(Modeling code records)
##############################

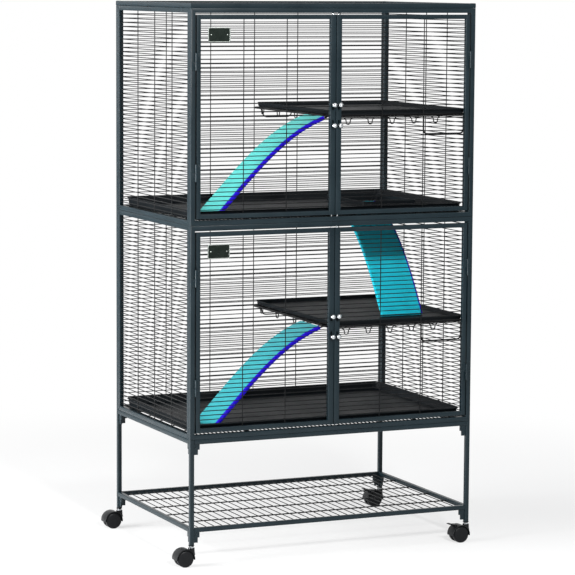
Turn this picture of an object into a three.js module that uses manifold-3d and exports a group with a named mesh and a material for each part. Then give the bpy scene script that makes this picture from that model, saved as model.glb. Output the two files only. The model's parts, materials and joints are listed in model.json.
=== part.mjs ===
// A wire cage for ferrets: two stacked units on a castored stand with a storage shelf.
// Millimetres. X is the width, Y the depth with the doors at -Y, and Z is up from the floor.
import * as THREE from 'three'
import { mergeVertices } from 'three/addons/utils/BufferGeometryUtils.js'
import Module from 'manifold-3d'

const wasm = await Module()
wasm.setup()

// Overall sizes
const cageWidth = 914
const cageDepth = 610
const unitHeight = 622
const frameTube = 14
const seatGap = 0.3 // between pieces that rest on each other
const overlap = 1 // how far joined pieces run into each other, and cuts past a face

// Wire
const wireDiameter = 2.4
const wirePitch = 12.7
const wireSides = 3
const sparse = { back: 2, flat: 3 } // the back, and the roof and floors, have one wire in so many
const wireBite = 1.5
const sideUprights = 3
const backUprights = 5
const doorUprights = 2
const topUprights = 3

// Stand
const standTube = 13
const legDrop = 296
const legWall = 1.2
const storageRise = 50
const storageWirePitch = 25.4
const storageRunners = 4
const storageBorder = 6
const bracketStep = { reach: 18, drop: 16 }
const bracketToe = { reach: 12.5, drop: 31 }
const bracketPlate = 6

// Castors
const wheelDiameter = 50
const wheelWidth = 39.6
const wheelSides = 16
const wheelChannel = 9.6
const castorTrail = 24
const axleDiameter = 6
const axlePlay = 0.5
const forkWeb = 7
const hoodWidth = 40
const hoodWall = 2.6
const hoodPlay = 0.9
const hoodSkirt = 0.12 // radians that the hood reaches below the axle
const webSkirt = 0.5
const neckRadius = 10
const neckFoot = 6
const neckRise = 8
const stemDiameter = 7.4
const stemPlay = 0.6
const stemLength = 20
const socketFlange = { radius: 9, thickness: 2.6 }
const plugCap = 3
const brakeAngle = 2.03 // radians from +X, round the axle, to the brake's pin
const brakeBarrelRadius = 2.5
const brakePinRadius = 1.3
const brakePinPlay = 0.4
const brakeEar = { inner: 9.3, thickness: 2.5, back: 3.5, front: 2.5, down: 4.7, up: 2.6 }
const brakeTab = { reach: 20, tip: 24, width: 17, root: 1.7, rise: 5.8 }

// Doors, hinges and latches
const doorTube = 13
const latchStile = 17.5
const stileWall = 1.5
const doorSideGap = 4
const doorEndGap = 5
const doorMiddleGap = 1.5
const hingeInset = 152
const knuckleLength = 25
const knuckleRadius = 4
const knuckleSides = 8
const hingePinRadius = 1.9
const hingePinPlay = 0.4
const hingePinShort = 2
const hingeLeaf = { reach: 12, thickness: 2.5 }
const latchRodRadius = 2.5
const latchRodPlay = 0.6
const latchRodTail = 5
const latchThrow = 13
const latchReach = 8.5
const latchHoleFloor = 3
const knobRadius = 7.8
const knobStandOff = 12
const knobStemRadius = 1.8
const knobSpread = 30

// Floors
const gridBar = 5
const gridTop = 13.4
const gridRunners = 2
const gridHook = { width: 10, lap: 5, thickness: 2.4, inset: 183 }
const panPlay = 0.5
const panWall = 2.5
const panHeight = 26
const panDraft = 4
const panLip = 3
const panHoleMargin = 12
const collarHeight = 20
const rampHole = { side: 5, fromShelfEnd: 72, front: -60, back: 185 }

// Shelves
const shelfLeft = -10
const shelfSideGap = 3
const shelfEndGap = 5
const shelfRodRadius = 3
const shelfWirePitch = 50.8
const shelfWireRise = 1.4
const shelfPanHeight = 14
const shelfPanWall = 2
const shelfPanLip = 1.5
const shelfPanDraft = 2
const shelfWire = 22
const shelfHook = { lap: 2.4, width: 6, thickness: 3, drop: 6, inset: 65 }
const toyRailRadius = 1.5
const smallLoop = { width: 22, drop: 22, first: 60, pitch: 72, count: 5 }
const frontLoop = { width: 134, drop: 52, inset: 8 }
const backLoop = { width: 104, drop: 30, inset: 30 }
const loopSteps = 4
const loopBend = 0.3

// Ramps
const rampWidth = 140
const rampFrameThickness = 5
const rampCoverThickness = 11
const rampCoverWall = 1.6
const rampRungPitch = 56
const rampRungRadius = 1.1
const rampRungSpan = { from: 0.03, to: 0.97 }
const rampHookWall = 2.6
const rampHookPlay = 0.6
const rampHookFrom = -0.9
const rampHookGrip = 0.8
const rampLeaveHook = -0.46
const rampBar = 4
const rampBarEnd = 0.985
const rampBow = 0.32
const rampSteps = 6
const rampCoverFrom = 0.02
const sideRampBend = { leave: 0.3, land: 0.8, wrap: 3.4 }
const middleRampBend = { leave: 0.17, land: 1.02, wrap: 2.1 }
const sideRampFootClear = 68
const middleRampRun = 350
const sideRampInset = { lower: 55, upper: 35 }

// Finishes
const powderCoat = { color: '#2f3942', roughness: 0.5, metalness: 0.3 }
const wireCoat = { color: '#22272b', roughness: 0.5, metalness: 0.3 }
const panPlastic = { color: '#2a2e34', roughness: 0.4, metalness: 0 }
const castorPlastic = { color: '#15181b', roughness: 0.45, metalness: 0 }
const fabric = { color: '#37bcc4', roughness: 0.95, metalness: 0 }
const chrome = { color: '#e4e6e8', roughness: 0.12, metalness: 1 }

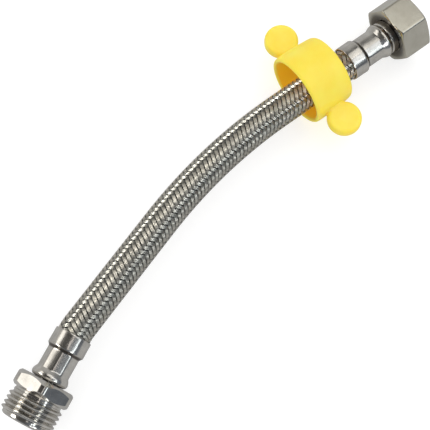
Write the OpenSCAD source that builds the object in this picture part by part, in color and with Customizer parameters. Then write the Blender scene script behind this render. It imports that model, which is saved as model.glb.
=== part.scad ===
// Braided tap supply line: threaded male end, crimped ferrules, woven sleeve, union nut and a loose
// ring wrench. Millimetres, +Z up, the hose lies in the XY plane.
// Origin: centre of the male end face. +X: from the male end into the line.

/* [Male fitting] */
// outside diameter of the G1/2 pipe thread
thread_d = 20.955; // [12:0.005:34]
// thread pitch, 14 threads per inch
thread_pitch = 1.814; // [1:0.001:2.4]
// diameter over the thread roots
thread_root_d = 18.631; // [10:0.001:31]
// ridges on the male end
male_turns = 5; // [3:1:8]
// distance from the end face to the hexagon
male_stub_l = 10.8; // [8:0.1:20]
// width across the flats of the fixed hexagon
male_hex_af = 22; // [18:0.5:30]
// thickness of the fixed hexagon
male_hex_l = 6; // [4:0.1:12]
// turn of the fixed hexagon about its axis, in degrees
male_hex_turn = 10.9; // [0:0.1:60]
// waterway diameter at the threaded end
male_bore_d = 11; // [6:0.1:14]

/* [Hose] */
// outside diameter over the braid
braid_d = 13.2; // [10:0.1:20]
// thickness of the woven layer
braid_t = 0.6; // [0.4:0.05:1]
// bore of the rubber tube
tube_bore_d = 8; // [6:0.1:12]
// waterway through both barbed tails
tail_bore_d = 5.8; // [4:0.1:7]
// short bend beside the male ferrule, in degrees
bend_a = 8.6; // [0:0.1:30]
// centre-line radius of that bend
bend_a_r = 20; // [20:1:200]
// straight run between the bends
run_l = 49.4; // [10:0.1:400]
// long bend, in degrees
bend_b = 17.5; // [0:0.1:60]
// centre-line radius of the long bend
bend_b_r = 213; // [60:1:600]
// straight run before the female ferrule
lead_l = 33.9; // [20:0.1:200]

/* [Ferrules] */
// overall length of a ferrule
ferrule_l = 18.9; // [14:0.1:30]
// largest diameter of the rounded bead
bead_d = 14.5; // [12:0.1:20]
// diameter of the crimped waist
waist_d = 12.76; // [11:0.02:18]
// diameter of the flared mouth
flare_d = 14.5; // [12:0.1:20]
// wall thickness
ferrule_t = 0.5; // [0.3:0.05:1]

/* [Union nut] */
// width across the flats
nut_af = 22; // [20:0.5:32]
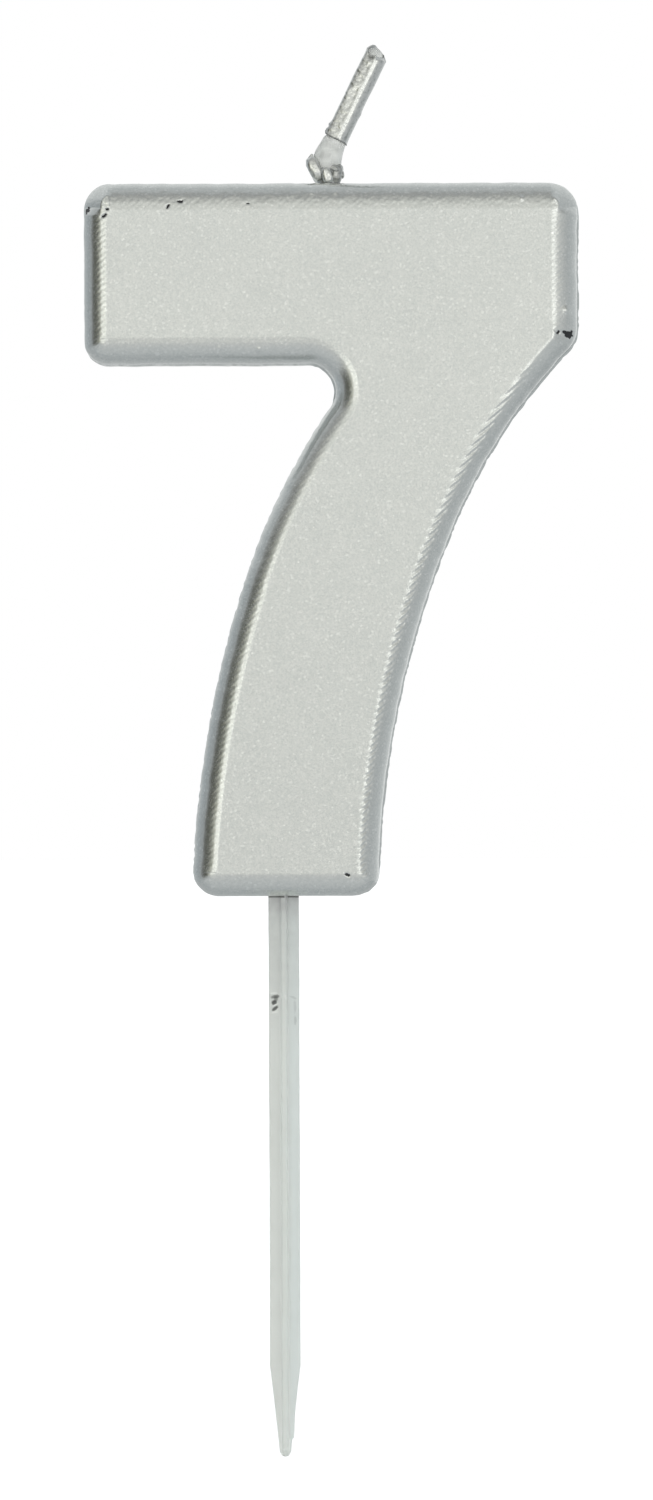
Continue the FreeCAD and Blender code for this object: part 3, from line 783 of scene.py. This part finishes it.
def sleeve_piece(material):
    """The silvered tube round the top of the wick, pitted on its left and torn open at its end."""
    angle = round_angles(SLEEVE_TURNS)
    path = wick_path(70.0, 90.0, 0.02)
    side, along = frames(path)
    low = np.argmin(np.abs(path[:, 2] - (CUT_Z - SLEEVE_LONG * along[-1][2])))
    centre, across, up = path[low], side[low + 40], along[low + 40]
    bottom, top = sleeve_ends(angle)
    share = np.linspace(0, 1, SLEEVE_STEPS)[:, None]
    height = bottom * (1 - share) + (SLEEVE_LONG + top) * share
    lifted, gap = height - bottom, SLEEVE_LONG + top - height

    rough = band(1.5, 1.75, 2.75, 3.1, angle) * (0.55 + 0.2 * fade(2.0, 7.0, height))
    pits = dapple(height / 0.36, angle / 0.3, 53) + 0.5 * dapple(height / 0.18, angle / 0.16, 54)
    outer = sleeve_section(angle) + 0.042 * rough * pits + 0.03 * dapple(height / 2.2, angle / 1.3, 56)
    ends = np.exp(-lifted / 0.2) + np.exp(-gap / 0.3)
    kink = hump(height, 3.3, 0.35) * hump(angle, *KINKED)
    outer = outer + 0.06 * ends * ripple(angle * 4.0, 55) + 0.07 * kink
    loose = hump(angle, *LOOSE) * (1 - fade(0.9, 1.9, height))
    outer = outer + loose * (0.14 + 0.14 * dapple(height / 0.3, angle / 0.25, 57))
    curled_in = (1 - fade(0.0, 0.35, gap)) * fade(-0.1, 0.6, np.cos(angle))
    outer = outer - 0.3 * curled_in
    inner = np.minimum(SLEEVE_BORE + 0.02 * pits, outer - FOIL_THICK)
    lip = 0.07 * np.exp(-lifted / 0.1)

    out = spokes(across, angle)
    outside, inside = (centre + up * height[:, :, None] + out * radius[:, :, None]
                       for radius in (outer + lip, inner))
    rings = np.concatenate([outside, inside[::-1]])
    faces = turned_over(ring_faces(len(rings), SLEEVE_TURNS, closed_along=True))
    piece = make_piece("sleeve", rings.reshape(-1, 3), faces, material,
                       "silver_lacquer", "wick_lacquer_sleeve")
    # Painted shade, for the material to darken the lacquer with.
    paint(piece, "painted_shade", sleeve_painted_shade(angle, height, lifted, gap))


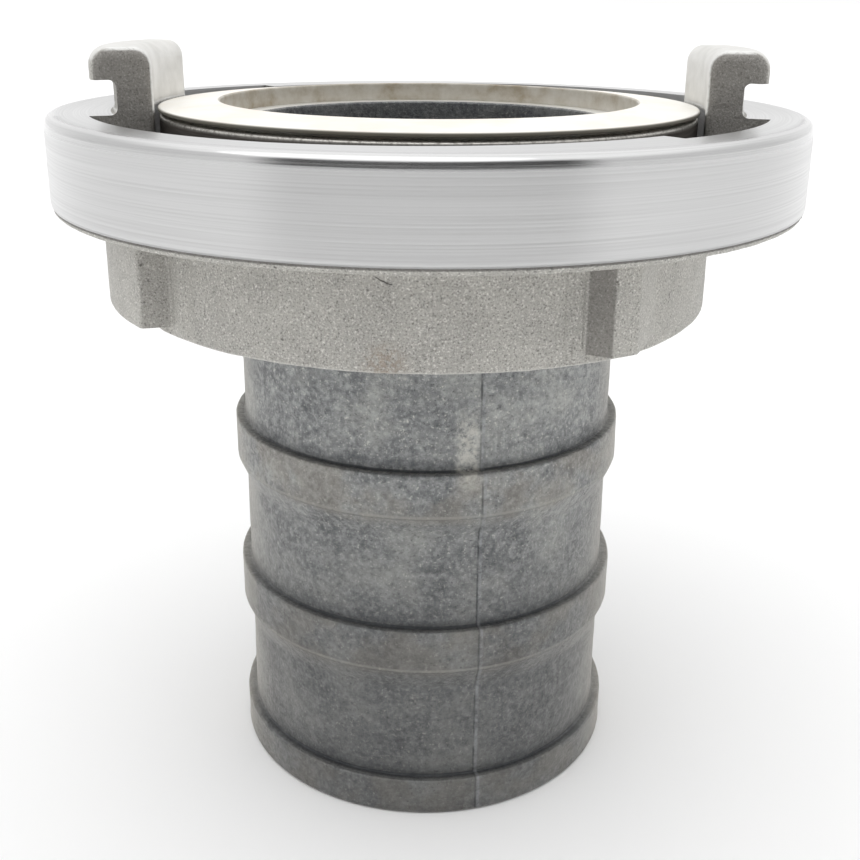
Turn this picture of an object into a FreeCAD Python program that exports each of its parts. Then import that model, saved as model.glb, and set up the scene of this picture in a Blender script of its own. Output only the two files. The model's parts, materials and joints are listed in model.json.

##############################

* _Written problem_:
Copy every line of the listing where the word "Blender" appears.

* _Solution to this exercise_:
Write the OpenSCAD source that builds the object in this picture part by part, in color and with Customizer parameters. Then write the Blender scene script behind this render. It imports that model, which is saved as model.glb.
Continue the FreeCAD and Blender code for this object: part 3, from line 783 of scene.py. This part finishes it.
Turn this picture of an object into a FreeCAD Python program that exports each of its parts. Then import that model, saved as model.glb, and set up the scene of this picture in a Blender script of its own. Output only the two files. The model's parts, materials and joints are listed in model.json.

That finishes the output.